High Solar-to-Hydrogen Conversion Efficiency at pH 7 Based on a PV-EC Cell with an Oligomeric Molecular Anode
Yuanyuan Shi, Tsung‐Yu Hsieh, Md Asmaul Hoque, Werther Cambarau, Stèphanie Narbey, Carolina Gimbert‐Suriñach, Emilio Palomares, Mario Lanza, Antoni Llobet
Abstract
In the urgent quest for green energy vectors, the generation of hydrogen by water splitting with sunlight occupies a preeminent standpoint. The highest solar-to-hydrogen (STH) efficiencies have been achieved with photovoltaic-electrochemical (PV-EC) systems. However, most PV-EC water-splitting devices are required to work at extreme conditions, such as in concentrated solutions of HClO4 or KOH or under highly concentrated solar illumination.
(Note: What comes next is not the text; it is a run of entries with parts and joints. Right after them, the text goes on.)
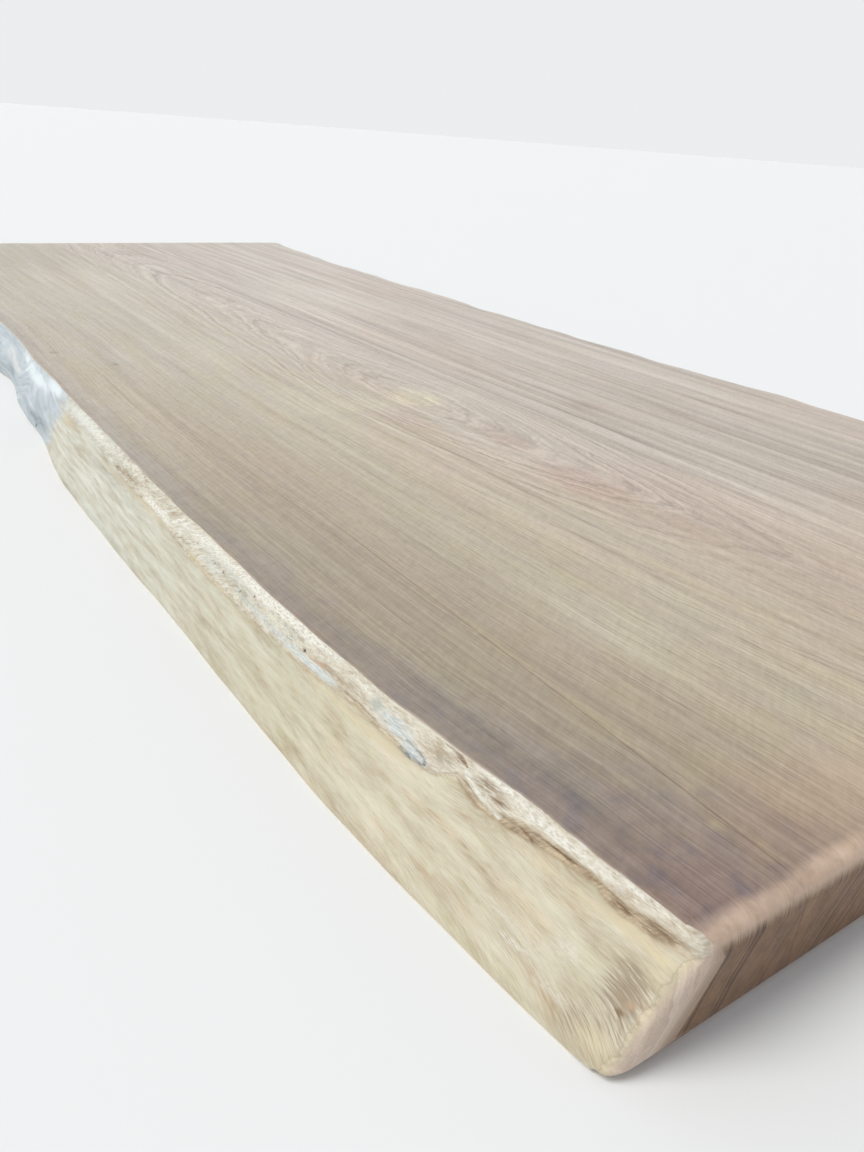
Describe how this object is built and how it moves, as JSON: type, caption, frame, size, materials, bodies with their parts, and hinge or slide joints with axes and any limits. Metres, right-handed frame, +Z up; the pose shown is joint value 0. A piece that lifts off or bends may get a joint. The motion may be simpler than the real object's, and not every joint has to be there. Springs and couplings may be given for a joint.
{
  "type": "iroko plank",
  "caption": "Thick live-edge hardwood slab: flat sanded faces, sloping natural edges with a strip, crevice and burl, one end rounded over.",
  "frame": {"origin": "middle of the underside, at the centre of the box's base", "axes": "+X along the plank towards the rounded near end, +Y across it away from the edge with the strip and the burl, +Z up out of the show face"},
  "size_m": [2.6, 1.1282, 0.065],
  "materials": {
    "iroko_wood": "sanded flat faces with a thin satin coat, brushed natural edges"
  },
  "bodies": {
    "root": {"iroko_plank": "iroko_wood"}
  },
  "joints": []
}
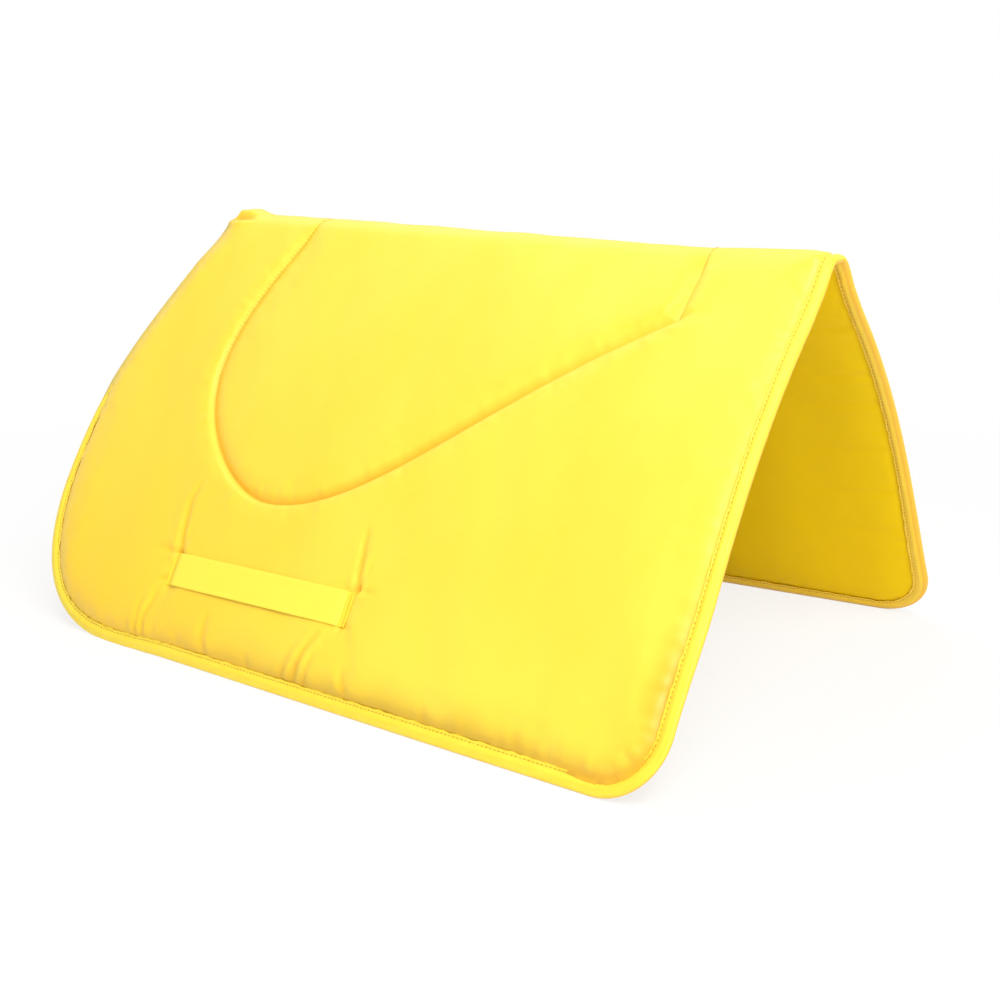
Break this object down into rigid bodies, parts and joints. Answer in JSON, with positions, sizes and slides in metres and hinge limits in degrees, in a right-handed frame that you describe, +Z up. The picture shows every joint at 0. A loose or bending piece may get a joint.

In this work, a molecular catalyst-based anode is incorporated for the first time in a PV-EC configuration, achieving an impressive 21.2% STH efficiency at neutral pH. Moreover, as opposed to metal oxide-based anodes, the molecular catalyst-based anode allows us to work with extremely small catalyst loadings (<16 nmol/cm2) due to a well-defined metallic center, which is responsible for the fast catalysis of the reaction in the anodic compartment. This work paves the way for integrating molecular materials in efficient PV-EC water-splitting systems.